Quote the whole listing verbatim.
____
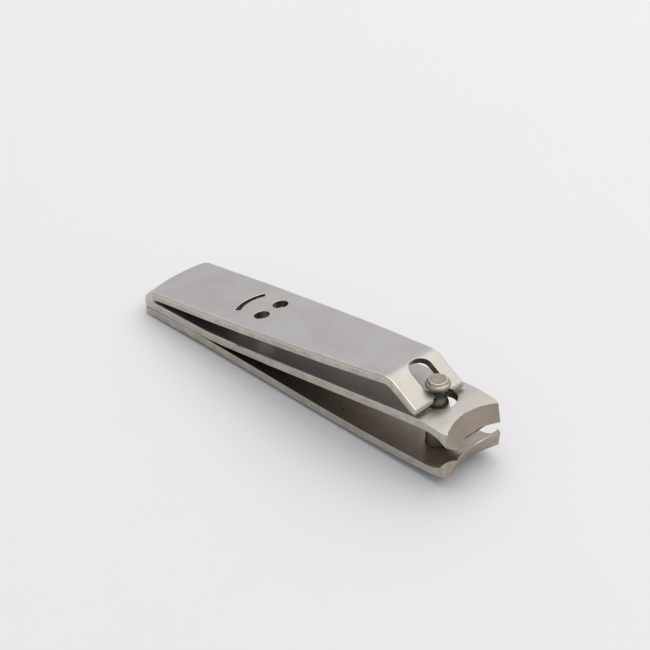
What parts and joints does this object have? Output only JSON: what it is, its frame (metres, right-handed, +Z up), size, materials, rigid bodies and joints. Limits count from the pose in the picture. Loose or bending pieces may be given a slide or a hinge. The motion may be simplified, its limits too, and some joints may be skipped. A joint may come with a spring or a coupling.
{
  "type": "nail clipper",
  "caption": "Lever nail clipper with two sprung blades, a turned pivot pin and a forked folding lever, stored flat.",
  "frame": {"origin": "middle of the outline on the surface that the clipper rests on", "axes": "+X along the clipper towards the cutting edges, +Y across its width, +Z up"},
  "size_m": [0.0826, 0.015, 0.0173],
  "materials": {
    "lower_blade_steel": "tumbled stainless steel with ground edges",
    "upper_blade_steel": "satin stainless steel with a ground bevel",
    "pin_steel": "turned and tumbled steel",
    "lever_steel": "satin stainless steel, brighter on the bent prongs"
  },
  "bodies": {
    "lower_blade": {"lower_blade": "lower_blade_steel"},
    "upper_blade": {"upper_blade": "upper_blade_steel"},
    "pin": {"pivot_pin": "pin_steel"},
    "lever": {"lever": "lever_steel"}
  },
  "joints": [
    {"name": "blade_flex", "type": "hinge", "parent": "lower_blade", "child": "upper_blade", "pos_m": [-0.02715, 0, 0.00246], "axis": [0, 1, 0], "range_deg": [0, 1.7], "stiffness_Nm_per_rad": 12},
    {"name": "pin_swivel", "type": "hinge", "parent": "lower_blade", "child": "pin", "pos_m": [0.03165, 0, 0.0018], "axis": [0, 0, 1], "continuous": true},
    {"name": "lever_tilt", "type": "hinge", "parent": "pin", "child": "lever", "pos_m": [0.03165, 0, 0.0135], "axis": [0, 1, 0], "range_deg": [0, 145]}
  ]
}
____
Full output –
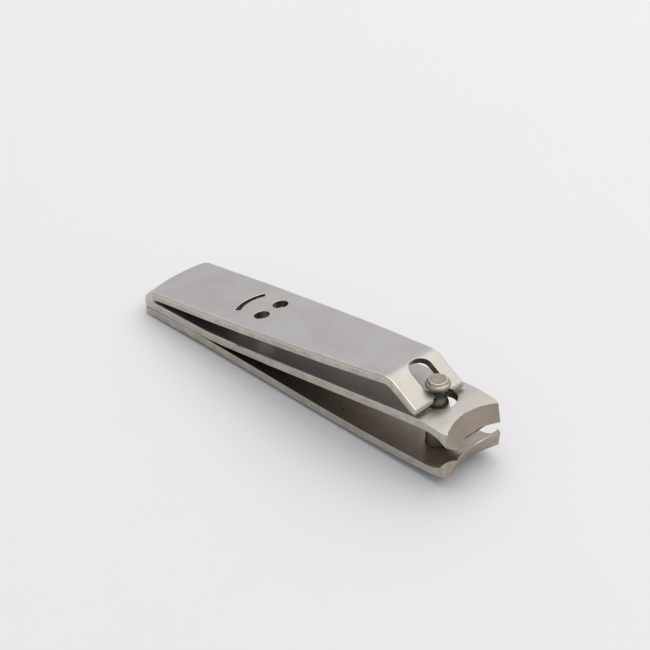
What parts and joints does this object have? Output only JSON: what it is, its frame (metres, right-handed, +Z up), size, materials, rigid bodies and joints. Limits count from the pose in the picture. Loose or bending pieces may be given a slide or a hinge. The motion may be simplified, its limits too, and some joints may be skipped. A joint may come with a spring or a coupling.
{
  "type": "nail clipper",
  "caption": "Lever nail clipper with two sprung blades, a turned pivot pin and a forked folding lever, stored flat.",
  "frame": {"origin": "middle of the outline on the surface that the clipper rests on", "axes": "+X along the clipper towards the cutting edges, +Y across its width, +Z up"},
  "size_m": [0.0826, 0.015, 0.0173],
  "materials": {
    "lower_blade_steel": "tumbled stainless steel with ground edges",
    "upper_blade_steel": "satin stainless steel with a ground bevel",
    "pin_steel": "turned and tumbled steel",
    "lever_steel": "satin stainless steel, brighter on the bent prongs"
  },
  "bodies": {
    "lower_blade": {"lower_blade": "lower_blade_steel"},
    "upper_blade": {"upper_blade": "upper_blade_steel"},
    "pin": {"pivot_pin": "pin_steel"},
    "lever": {"lever": "lever_steel"}
  },
  "joints": [
    {"name": "blade_flex", "type": "hinge", "parent": "lower_blade", "child": "upper_blade", "pos_m": [-0.02715, 0, 0.00246], "axis": [0, 1, 0], "range_deg": [0, 1.7], "stiffness_Nm_per_rad": 12},
    {"name": "pin_swivel", "type": "hinge", "parent": "lower_blade", "child": "pin", "pos_m": [0.03165, 0, 0.0018], "axis": [0, 0, 1], "continuous": true},
    {"name": "lever_tilt", "type": "hinge", "parent": "pin", "child": "lever", "pos_m": [0.03165, 0, 0.0135], "axis": [0, 1, 0], "range_deg": [0, 145]}
  ]
}